Protesters at first disrupted Masses, shouted obscenities at priests and spray-painted the number of an abortion hotline on church facades. Those early provocative tactics were largely dropped after they triggered a backlash in a society where many cherish Catholic traditions.
They continued their protests on the streets, however, refusing to be cowed by the authorities or by the pandemic.
“My water has broken. I am delivering a revolution,” said one sign at a protest in Warsaw on Nov. 18, expressing a view held by an increasing number of protesters.
The interior minister recently warned that the government would not tolerate “a revolution made by force against the constitutional organs of the Polish state.” Police have been increasingly detaining and charging protesters, and in some cases using tear gas and other force.
Still, amid the massive social upheaval, the government has not formally implemented the court ruling and has spoken of coming up with a new law. But reproductive rights activists say that hospitals are already refusing to carry out abortions of congenitally damaged fetuses.
The governing party’s attempt to ban abortion, with the use of a court packed with loyalists and during a pandemic, seemed excessively cruel to 21-year-old Nina Michnik, a student of Arabic studies and philosophy.
“They did it in this critical moment when everyone was scared of the pandemic,” said Michnik. She described feeling extremely lonely and fragile when the court ruling came down.

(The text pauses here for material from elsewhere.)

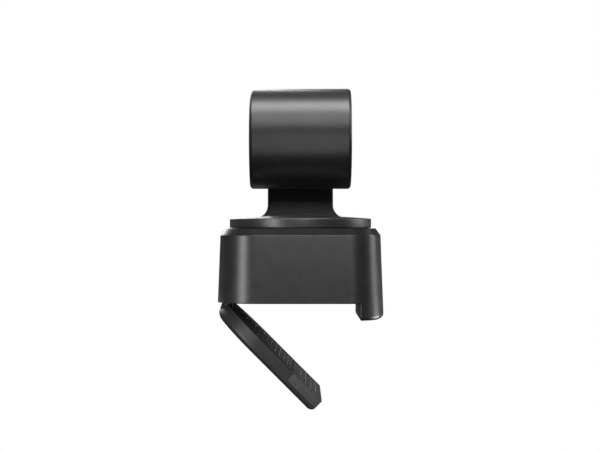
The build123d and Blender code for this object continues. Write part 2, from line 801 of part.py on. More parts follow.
with BuildPart() as head_shell:
    with BuildSketch(head_plane(-head_half_length)):
        Circle(head_radius)
    extrude(amount=2 * head_half_length)
    fillet(head_shell.edges().filter_by(GeomType.CIRCLE), head_round)
    with BuildSketch(tilt_plane(head_y)):
        Circle(boss_radius)
    extrude(amount=boss_face - head_y)
    fillet(head_shell.edges().sort_by(Axis.Y)[-1], 0.5)
    with BuildSketch(head_plane(-head_half_length)):
        Circle(head_bore)
    extrude(amount=2 * head_half_length, mode=Mode.SUBTRACT)
    with BuildSketch(tilt_plane(head_y)):
        Circle(tilt_shaft_radius)
    extrude(amount=20.0, mode=Mode.SUBTRACT)
head_shell.part.label = "head_shell"
export_step(head_shell.part, "parts/head_shell.step")

with BuildPart() as rear_cap:
    with BuildSketch(head_plane(-14.2)):
        Circle(head_bore - 0.05)
    extrude(amount=1.6)
    fillet(rear_cap.edges().group_by(Axis.X)[0], 0.3)
    with BuildSketch(head_plane(-12.6)):
        Circle(head_bore - 0.05)
        Circle(head_bore - 1.2, mode=Mode.SUBTRACT)
    extrude(amount=1.6)
rear_cap.part.label = "rear_cap"
export_step(rear_cap.part, "parts/rear_cap.step")

with BuildPart() as front_bezel:
    with BuildSketch(head_plane(11.6)):
        Circle(head_bore - 0.05)
    extrude(amount=2.5)
    fillet(front_bezel.edges().group_by(Axis.X)[-1], 0.3)
    with BuildSketch(head_plane(11.6)):
        Circle(9.4)
    extrude(amount=2.5, mode=Mode.SUBTRACT)
    with BuildSketch(head_plane(12.4)):
        Circle(10.6)
    extrude(amount=2.5, mode=Mode.SUBTRACT)
front_bezel.part.label = "front_bezel"
export_step(front_bezel.part, "parts/front_bezel.step")

with BuildPart() as front_glass:
    with BuildSketch(head_plane(12.4)):
        Circle(10.55)
    extrude(amount=1.2)
    chamfer(front_glass.edges().group_by(Axis.X)[-1], 0.2)
front_glass.part.label = "front_glass"
export_step(front_glass.part, "parts/front_glass.step")

with BuildPart() as lens_holder:
    with BuildSketch(head_plane(-0.2)):
        Rectangle(13.0, 13.0)
    extrude(amount=3.2)
    with BuildSketch(head_plane(3.0)):
        Circle(head_bore - 0.05)
    extrude(amount=1.4)
    with BuildSketch(head_plane(4.4)):
        Circle(7.9)
    extrude(amount=5.0)
    with BuildSketch(head_plane(-0.2)):
        Rectangle(10.6, 10.6)
    extrude(amount=3.2, mode=Mode.SUBTRACT)
    with BuildSketch(head_plane(3.0)):
        Circle(6.7)
    extrude(amount=10.0, mode=Mode.SUBTRACT)
lens_holder.part.label = "lens_holder"
export_step(lens_holder.part, "parts/lens_holder.step")

with BuildPart() as lens_trim_ring:
    with BuildSketch(head_plane(9.4)):
        Circle(9.3)
        Circle(6.75, mode=Mode.SUBTRACT)
    extrude(amount=1.2)
    chamfer(lens_trim_ring.edges().filter_by(GeomType.CIRCLE).group_by(Axis.X)[-1].sort_by(SortBy.RADIUS)[0], 0.8)
lens_trim_ring.part.label = "lens_trim_ring"
export_step(lens_trim_ring.part, "parts/lens_trim_ring.step")

with BuildPart() as image_sensor:
    with BuildSketch(head_plane(-0.2)):
        Rectangle(8.4, 7.0)
    extrude(amount=0.9)
image_sensor.part.label = "image_sensor"
export_step(image_sensor.part, "parts/image_sensor.step")

with BuildPart() as sensor_board:
    with BuildSketch(head_plane(-1.4)):
        RectangleRounded(16.0, 16.0, 1.0)
    extrude(amount=1.2)
sensor_board.part.label = "sensor_board"
export_step(sensor_board.part, "parts/sensor_board.step")

with BuildPart() as head_board:
    with BuildSketch(head_plane(-7.2)):
        Circle(12.6)
        with Locations((9.0, 0)):
            Rectangle(8.0, 8.0, align=(Align.MIN, Align.CENTER), mode=Mode.SUBTRACT)
    extrude(amount=1.2)
head_board.part.label = "head_board"
export_step(head_board.part, "parts/head_board.step")

with BuildPart() as head_chips:
    with BuildSketch(head_plane(-6.0)):
        with Locations((-2.0, 3.0)):
            Rectangle(8.0, 8.0)
        with Locations((-3.0, -5.5)):
            Rectangle(9.0, 5.0)
    extrude(amount=1.1)
head_chips.part.label = "head_chips"
export_step(head_chips.part, "parts/head_chips.step")

with BuildPart() as heat_sink:
    with BuildSketch(head_plane(-8.6)):
        RectangleRounded(16.0, 16.0, 1.0)
    extrude(amount=1.4)
    with BuildSketch(head_plane(-12.2)):
        with GridLocations(2.6, 1, 6, 1):
            Rectangle(0.8, 15.0)
    extrude(amount=3.6)
heat_sink.part.label = "heat_sink"
export_step(heat_sink.part, "parts/heat_sink.step")

with BuildPart() as tilt_shaft:
    with BuildSketch(tilt_plane(9.2)):
        Circle(2.4)
    extrude(amount=1.0)
    with BuildSketch(tilt_plane(9.2)):
        Circle(tilt_shaft_radius)
    extrude(amount=7.8)
tilt_shaft.part.label = "tilt_shaft"
export_step(tilt_shaft.part, "parts/tilt_shaft.step")

with BuildPart() as tilt_bearing_inner:
    for reach in tilt_bearing_reaches:
        with BuildSketch(tilt_plane(reach)):
            Circle(2.05)
            Circle(tilt_shaft_radius, mode=Mode.SUBTRACT)
        extrude(amount=tilt_bearing_width)
tilt_bearing_inner.part.label = "tilt_bearing_inner"
export_step(tilt_bearing_inner.part, "parts/tilt_bearing_inner.step")

with BuildPart() as tilt_rotor:
    with BuildSketch(tilt_plane(16.4)):
        Circle(8.2)
        Circle(tilt_shaft_radius, mode=Mode.SUBTRACT)
    extrude(amount=0.6)
    with BuildSketch(tilt_plane(13.9)):
        Circle(8.2)
        Circle(7.7, mode=Mode.SUBTRACT)
    extrude(amount=2.6)
tilt_rotor.part.label = "tilt_rotor"
export_step(tilt_rotor.part, "parts/tilt_rotor.step")

tilt_magnets = arc_blocks(tilt_plane(14.0), 7.1, 7.7, 2.3, 12, 0.9)
tilt_magnets.label = "tilt_magnets"
export_step(tilt_magnets, "parts/tilt_magnets.step")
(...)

“They caught us in this very sensitive moment,” Michnik said. “That’s why we were so angry.”
While she was stuck at home by the country's coronavirus lockdown, Michnik had stopped the boxing workouts she loves. After the protests erupted, she began working out again and joined a group that scans protests for far-right troublemakers.
The recent protests have certainly become a political awakening for Polish youth, but older Poles also have taken part. They are led by the Women's Strike, a group of female activists, but many men have also joined in. What began as a revolt against an abortion ruling has become a larger struggle for democracy and human rights.
Before the court ruling, the people on the front lines of Poland's culture war had been LGBT rights activists who were frequently denounced by government and church leaders as a threat to Poland’s culture and families.
Those grievances have now been woven together into one larger struggle against a government that the protesters hope to eventually bring down. Rainbow flags are held high at all the abortion protests.
Gabe Wilczynska, 19, has so far this year joined rallies for LGBT rights, racial justice in the U.S., and against sexual violence. With political convictions shaped by having been raped by a boy in high school, Wilczynska, who identifies as a lesbian and as non-binary, has gotten five court citations for involvement in the recent protests.
Wilczynska’s forms of protests have included dressing in a red handmaid costume to protest the government’s “attempts to control our bodies,” and joining a group that has pasted slogans at night on city walls with messages including: “My uterus is not a coffin,” and "Abortion is a right not a favor.”
In interviews, protesters often say they feel a connection with the women of neighboring Belarus, who have emerged as a driving force in an uprising against the regime of longtime authoritarian President Alexander Lukashenko.
The decision to have weekly, rather than daily, protests, for example, was inspired by what is happening in Belarus, the goal being to keep people from getting worn down by daily protests, Micula said.
Conscious of the global battles between authoritarian and democratic forces, some Poles are also putting faith in U.S. President-elect Joe Biden, who is expected to encourage democracy and human rights.
Micula said she is hopeful that a new, better society is being born now, her hope bolstered by the sight of young people dancing on the streets during the protests and their solidarity with each other.
No matter what happens politically in the short term, in the longer term, “we are winning,” she said.
“The social revolution is already happening," she continued. "Society is changing.”